# Data in this exercise
⁂
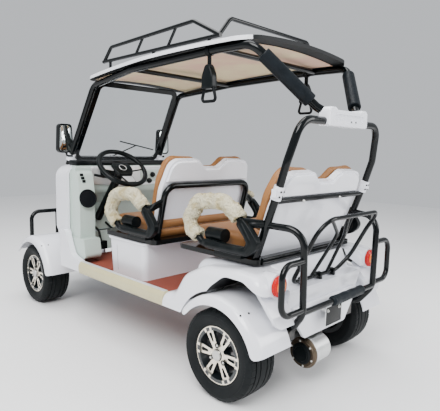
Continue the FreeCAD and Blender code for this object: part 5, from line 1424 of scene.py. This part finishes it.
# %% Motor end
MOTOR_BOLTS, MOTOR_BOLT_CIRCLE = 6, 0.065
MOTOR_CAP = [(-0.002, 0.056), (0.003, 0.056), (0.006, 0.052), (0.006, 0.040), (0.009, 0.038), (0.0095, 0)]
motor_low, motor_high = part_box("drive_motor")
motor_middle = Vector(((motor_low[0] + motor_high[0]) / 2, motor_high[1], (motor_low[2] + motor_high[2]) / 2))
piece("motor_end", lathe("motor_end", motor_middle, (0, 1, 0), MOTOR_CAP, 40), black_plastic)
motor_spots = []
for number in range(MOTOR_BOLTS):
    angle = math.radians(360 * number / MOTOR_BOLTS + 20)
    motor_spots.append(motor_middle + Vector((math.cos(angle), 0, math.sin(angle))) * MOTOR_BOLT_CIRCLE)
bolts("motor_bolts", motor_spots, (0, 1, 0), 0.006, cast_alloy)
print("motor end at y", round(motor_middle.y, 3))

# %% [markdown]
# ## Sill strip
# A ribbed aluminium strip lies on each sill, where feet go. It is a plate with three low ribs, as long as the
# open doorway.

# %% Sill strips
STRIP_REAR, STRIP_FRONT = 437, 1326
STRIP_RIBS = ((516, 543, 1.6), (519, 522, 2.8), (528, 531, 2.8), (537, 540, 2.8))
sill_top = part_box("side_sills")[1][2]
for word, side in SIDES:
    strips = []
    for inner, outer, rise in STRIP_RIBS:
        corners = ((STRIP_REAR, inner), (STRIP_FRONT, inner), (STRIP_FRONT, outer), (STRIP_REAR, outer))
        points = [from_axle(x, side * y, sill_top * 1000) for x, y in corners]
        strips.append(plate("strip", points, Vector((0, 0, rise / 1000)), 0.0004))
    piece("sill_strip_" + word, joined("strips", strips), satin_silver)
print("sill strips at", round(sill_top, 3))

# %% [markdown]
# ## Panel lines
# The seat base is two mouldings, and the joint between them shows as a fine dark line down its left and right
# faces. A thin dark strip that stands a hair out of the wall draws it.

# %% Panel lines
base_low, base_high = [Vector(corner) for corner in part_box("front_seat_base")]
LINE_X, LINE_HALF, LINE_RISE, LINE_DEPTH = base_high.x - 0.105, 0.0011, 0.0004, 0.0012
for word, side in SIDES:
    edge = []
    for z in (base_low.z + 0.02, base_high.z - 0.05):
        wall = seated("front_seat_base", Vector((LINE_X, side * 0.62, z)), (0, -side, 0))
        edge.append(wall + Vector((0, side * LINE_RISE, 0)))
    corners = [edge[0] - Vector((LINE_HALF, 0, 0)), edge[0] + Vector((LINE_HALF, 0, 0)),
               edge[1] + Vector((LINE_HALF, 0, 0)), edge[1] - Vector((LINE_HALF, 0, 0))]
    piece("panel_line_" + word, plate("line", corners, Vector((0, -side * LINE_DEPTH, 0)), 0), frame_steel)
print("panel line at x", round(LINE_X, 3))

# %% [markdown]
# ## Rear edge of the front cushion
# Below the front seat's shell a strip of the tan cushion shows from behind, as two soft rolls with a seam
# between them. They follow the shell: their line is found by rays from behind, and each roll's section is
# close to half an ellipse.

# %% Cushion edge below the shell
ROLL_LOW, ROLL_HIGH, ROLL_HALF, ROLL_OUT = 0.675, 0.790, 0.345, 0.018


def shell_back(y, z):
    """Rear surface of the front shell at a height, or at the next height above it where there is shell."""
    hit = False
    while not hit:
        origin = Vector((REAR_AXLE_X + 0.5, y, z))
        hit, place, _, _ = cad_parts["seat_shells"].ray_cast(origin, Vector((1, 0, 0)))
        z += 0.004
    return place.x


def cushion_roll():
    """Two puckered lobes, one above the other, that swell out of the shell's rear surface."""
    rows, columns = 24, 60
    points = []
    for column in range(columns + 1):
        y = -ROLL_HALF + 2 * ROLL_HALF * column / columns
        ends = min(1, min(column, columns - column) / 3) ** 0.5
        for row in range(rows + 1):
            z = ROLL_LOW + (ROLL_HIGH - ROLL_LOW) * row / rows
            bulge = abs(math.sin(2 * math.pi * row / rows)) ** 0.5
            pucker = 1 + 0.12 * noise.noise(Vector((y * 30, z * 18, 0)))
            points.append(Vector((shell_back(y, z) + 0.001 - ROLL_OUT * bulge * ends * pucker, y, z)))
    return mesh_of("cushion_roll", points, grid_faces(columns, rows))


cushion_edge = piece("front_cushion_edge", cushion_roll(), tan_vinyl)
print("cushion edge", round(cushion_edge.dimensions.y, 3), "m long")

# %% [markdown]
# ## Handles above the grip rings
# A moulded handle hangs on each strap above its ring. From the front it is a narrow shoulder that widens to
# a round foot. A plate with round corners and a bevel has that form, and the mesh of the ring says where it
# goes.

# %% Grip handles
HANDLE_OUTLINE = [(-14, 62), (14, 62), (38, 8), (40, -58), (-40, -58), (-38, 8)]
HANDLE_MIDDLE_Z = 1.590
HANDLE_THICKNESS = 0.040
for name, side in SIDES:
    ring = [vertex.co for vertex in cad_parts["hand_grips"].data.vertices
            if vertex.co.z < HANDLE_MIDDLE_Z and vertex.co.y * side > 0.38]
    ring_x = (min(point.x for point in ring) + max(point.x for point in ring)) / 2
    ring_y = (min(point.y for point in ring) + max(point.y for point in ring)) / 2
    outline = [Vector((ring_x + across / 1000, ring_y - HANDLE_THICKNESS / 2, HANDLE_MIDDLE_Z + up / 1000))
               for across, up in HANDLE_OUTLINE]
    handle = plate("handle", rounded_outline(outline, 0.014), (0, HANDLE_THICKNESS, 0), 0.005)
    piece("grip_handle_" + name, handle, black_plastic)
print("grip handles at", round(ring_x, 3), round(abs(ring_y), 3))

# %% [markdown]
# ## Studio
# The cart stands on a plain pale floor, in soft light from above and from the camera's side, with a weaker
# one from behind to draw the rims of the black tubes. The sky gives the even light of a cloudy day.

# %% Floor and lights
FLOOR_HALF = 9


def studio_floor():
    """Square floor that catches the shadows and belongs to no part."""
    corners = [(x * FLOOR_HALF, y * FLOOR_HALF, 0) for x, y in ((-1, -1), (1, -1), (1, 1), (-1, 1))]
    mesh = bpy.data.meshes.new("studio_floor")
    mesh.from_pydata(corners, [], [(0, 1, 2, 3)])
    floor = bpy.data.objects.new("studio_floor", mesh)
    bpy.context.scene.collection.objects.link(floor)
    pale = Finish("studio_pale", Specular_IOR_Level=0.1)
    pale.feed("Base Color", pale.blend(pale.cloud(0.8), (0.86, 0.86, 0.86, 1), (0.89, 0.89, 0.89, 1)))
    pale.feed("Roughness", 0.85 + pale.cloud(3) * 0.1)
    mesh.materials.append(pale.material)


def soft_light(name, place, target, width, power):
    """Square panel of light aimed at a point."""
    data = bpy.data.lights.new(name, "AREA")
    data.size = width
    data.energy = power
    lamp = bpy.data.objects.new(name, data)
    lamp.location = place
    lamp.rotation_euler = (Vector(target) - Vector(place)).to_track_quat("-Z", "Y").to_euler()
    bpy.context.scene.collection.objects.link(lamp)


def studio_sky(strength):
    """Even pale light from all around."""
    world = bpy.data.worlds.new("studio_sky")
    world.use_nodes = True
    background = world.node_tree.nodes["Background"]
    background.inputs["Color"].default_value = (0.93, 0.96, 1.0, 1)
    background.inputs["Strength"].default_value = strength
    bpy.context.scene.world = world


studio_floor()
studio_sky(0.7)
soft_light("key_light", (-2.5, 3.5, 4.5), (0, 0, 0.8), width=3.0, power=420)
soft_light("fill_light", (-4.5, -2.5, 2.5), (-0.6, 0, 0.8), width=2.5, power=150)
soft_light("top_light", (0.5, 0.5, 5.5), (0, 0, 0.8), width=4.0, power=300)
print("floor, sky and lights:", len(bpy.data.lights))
⁂
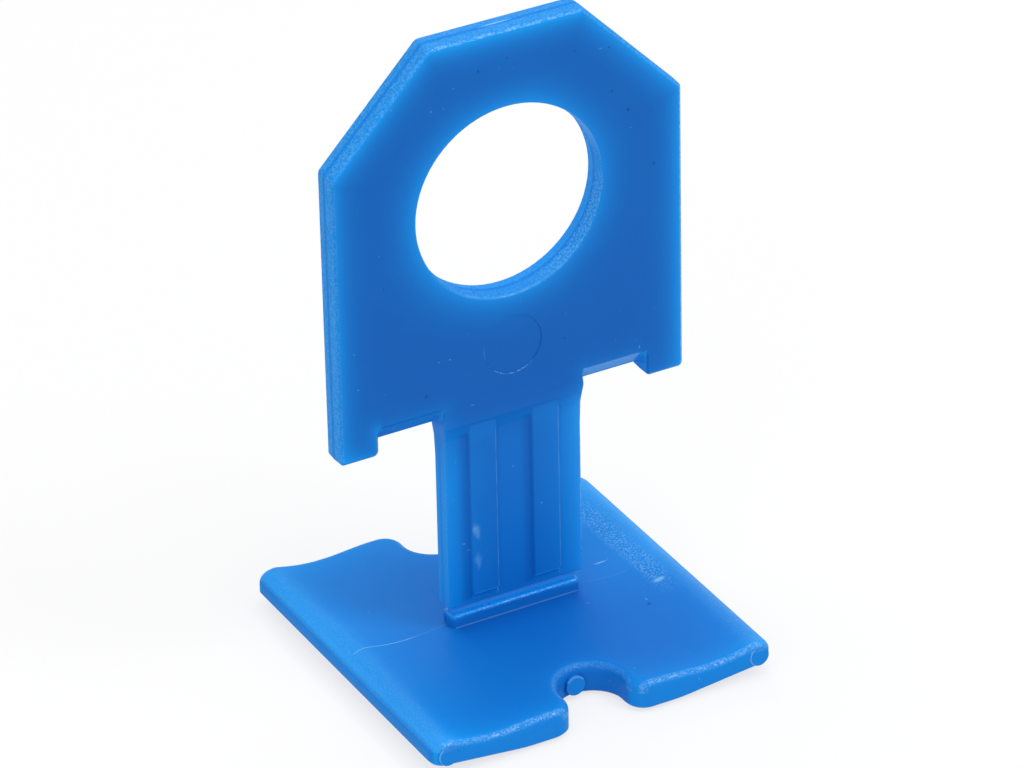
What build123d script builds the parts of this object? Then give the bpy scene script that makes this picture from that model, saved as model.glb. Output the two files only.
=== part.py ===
⁂
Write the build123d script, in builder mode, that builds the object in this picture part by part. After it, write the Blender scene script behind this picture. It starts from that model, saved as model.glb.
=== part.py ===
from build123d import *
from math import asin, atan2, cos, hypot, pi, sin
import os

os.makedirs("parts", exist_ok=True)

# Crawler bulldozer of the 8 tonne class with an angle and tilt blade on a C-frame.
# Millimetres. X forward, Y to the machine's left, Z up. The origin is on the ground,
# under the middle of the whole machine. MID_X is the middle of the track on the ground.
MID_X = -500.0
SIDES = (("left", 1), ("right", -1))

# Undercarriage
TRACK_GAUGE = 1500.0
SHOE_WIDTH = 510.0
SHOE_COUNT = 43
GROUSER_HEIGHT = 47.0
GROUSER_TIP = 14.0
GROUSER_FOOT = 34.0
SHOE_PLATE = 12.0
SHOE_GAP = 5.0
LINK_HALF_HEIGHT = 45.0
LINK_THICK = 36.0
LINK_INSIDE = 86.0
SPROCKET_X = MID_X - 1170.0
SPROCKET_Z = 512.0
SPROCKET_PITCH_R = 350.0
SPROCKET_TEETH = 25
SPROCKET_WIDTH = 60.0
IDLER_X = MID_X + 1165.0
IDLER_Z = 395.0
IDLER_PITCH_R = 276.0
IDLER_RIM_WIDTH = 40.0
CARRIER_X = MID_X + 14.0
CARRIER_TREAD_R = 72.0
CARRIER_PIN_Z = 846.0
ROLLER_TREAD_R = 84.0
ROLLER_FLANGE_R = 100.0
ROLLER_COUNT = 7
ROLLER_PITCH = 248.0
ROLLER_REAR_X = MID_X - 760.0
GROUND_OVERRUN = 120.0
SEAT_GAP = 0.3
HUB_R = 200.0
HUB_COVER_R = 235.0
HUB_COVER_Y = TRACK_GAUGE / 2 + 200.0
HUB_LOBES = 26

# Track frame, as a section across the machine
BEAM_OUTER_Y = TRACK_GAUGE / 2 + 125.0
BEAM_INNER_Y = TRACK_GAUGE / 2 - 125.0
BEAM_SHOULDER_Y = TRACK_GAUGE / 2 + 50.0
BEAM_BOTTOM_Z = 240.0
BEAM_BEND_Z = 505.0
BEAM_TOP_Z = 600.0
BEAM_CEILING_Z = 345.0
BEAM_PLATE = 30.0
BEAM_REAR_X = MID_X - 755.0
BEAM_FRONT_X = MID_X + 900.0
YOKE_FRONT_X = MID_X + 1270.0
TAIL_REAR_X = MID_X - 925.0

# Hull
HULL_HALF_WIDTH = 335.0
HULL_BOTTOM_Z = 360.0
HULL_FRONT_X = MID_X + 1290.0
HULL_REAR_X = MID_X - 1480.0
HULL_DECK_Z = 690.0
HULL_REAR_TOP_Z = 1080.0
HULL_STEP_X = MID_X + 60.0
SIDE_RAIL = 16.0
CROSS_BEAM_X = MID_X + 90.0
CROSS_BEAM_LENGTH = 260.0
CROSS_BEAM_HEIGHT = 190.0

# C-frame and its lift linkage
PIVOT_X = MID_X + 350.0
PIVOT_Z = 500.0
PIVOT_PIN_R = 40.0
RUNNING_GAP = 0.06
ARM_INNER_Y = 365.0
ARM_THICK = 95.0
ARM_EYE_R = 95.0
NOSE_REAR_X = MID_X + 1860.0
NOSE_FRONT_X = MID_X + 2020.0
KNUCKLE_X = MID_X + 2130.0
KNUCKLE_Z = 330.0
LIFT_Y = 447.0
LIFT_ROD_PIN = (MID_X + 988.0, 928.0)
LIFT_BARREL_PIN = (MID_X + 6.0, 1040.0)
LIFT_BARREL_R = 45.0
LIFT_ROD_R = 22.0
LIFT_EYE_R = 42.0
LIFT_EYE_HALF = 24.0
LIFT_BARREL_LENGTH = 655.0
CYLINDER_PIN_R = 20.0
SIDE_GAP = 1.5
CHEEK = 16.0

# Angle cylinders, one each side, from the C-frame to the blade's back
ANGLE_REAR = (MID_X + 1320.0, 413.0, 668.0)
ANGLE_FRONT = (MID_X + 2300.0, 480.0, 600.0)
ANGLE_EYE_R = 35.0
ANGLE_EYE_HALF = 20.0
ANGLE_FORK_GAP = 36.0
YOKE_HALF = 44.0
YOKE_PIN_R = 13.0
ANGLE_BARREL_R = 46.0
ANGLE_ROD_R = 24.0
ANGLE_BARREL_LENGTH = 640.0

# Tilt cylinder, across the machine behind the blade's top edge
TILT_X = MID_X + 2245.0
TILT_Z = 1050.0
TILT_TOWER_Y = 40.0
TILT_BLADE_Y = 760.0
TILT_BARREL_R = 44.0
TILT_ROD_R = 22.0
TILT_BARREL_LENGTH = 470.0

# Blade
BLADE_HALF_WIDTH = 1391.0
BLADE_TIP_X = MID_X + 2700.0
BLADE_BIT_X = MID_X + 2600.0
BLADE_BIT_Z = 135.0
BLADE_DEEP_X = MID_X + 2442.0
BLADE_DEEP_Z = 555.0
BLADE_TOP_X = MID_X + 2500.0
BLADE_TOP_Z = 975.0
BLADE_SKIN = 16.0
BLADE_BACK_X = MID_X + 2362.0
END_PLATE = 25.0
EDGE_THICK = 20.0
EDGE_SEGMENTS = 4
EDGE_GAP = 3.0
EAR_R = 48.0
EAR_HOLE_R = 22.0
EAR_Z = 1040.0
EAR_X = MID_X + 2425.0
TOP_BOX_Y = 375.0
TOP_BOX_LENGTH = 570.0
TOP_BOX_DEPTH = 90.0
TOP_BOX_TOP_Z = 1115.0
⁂
# Work instructions
Extract exactly the run of lines beginning at the line with "Continue the FreeCAD" and ending at the line with "# faces. A thin", including both ends and nothing beyond them.

# The completed task
Continue the FreeCAD and Blender code for this object: part 5, from line 1424 of scene.py. This part finishes it.
# %% Motor end
MOTOR_BOLTS, MOTOR_BOLT_CIRCLE = 6, 0.065
MOTOR_CAP = [(-0.002, 0.056), (0.003, 0.056), (0.006, 0.052), (0.006, 0.040), (0.009, 0.038), (0.0095, 0)]
motor_low, motor_high = part_box("drive_motor")
motor_middle = Vector(((motor_low[0] + motor_high[0]) / 2, motor_high[1], (motor_low[2] + motor_high[2]) / 2))
piece("motor_end", lathe("motor_end", motor_middle, (0, 1, 0), MOTOR_CAP, 40), black_plastic)
motor_spots = []
for number in range(MOTOR_BOLTS):
    angle = math.radians(360 * number / MOTOR_BOLTS + 20)
    motor_spots.append(motor_middle + Vector((math.cos(angle), 0, math.sin(angle))) * MOTOR_BOLT_CIRCLE)
bolts("motor_bolts", motor_spots, (0, 1, 0), 0.006, cast_alloy)
print("motor end at y", round(motor_middle.y, 3))

# %% [markdown]
# ## Sill strip
# A ribbed aluminium strip lies on each sill, where feet go. It is a plate with three low ribs, as long as the
# open doorway.

# %% Sill strips
STRIP_REAR, STRIP_FRONT = 437, 1326
STRIP_RIBS = ((516, 543, 1.6), (519, 522, 2.8), (528, 531, 2.8), (537, 540, 2.8))
sill_top = part_box("side_sills")[1][2]
for word, side in SIDES:
    strips = []
    for inner, outer, rise in STRIP_RIBS:
        corners = ((STRIP_REAR, inner), (STRIP_FRONT, inner), (STRIP_FRONT, outer), (STRIP_REAR, outer))
        points = [from_axle(x, side * y, sill_top * 1000) for x, y in corners]
        strips.append(plate("strip", points, Vector((0, 0, rise / 1000)), 0.0004))
    piece("sill_strip_" + word, joined("strips", strips), satin_silver)
print("sill strips at", round(sill_top, 3))

# %% [markdown]
# ## Panel lines
# The seat base is two mouldings, and the joint between them shows as a fine dark line down its left and right
# faces. A thin dark strip that stands a hair out of the wall draws it.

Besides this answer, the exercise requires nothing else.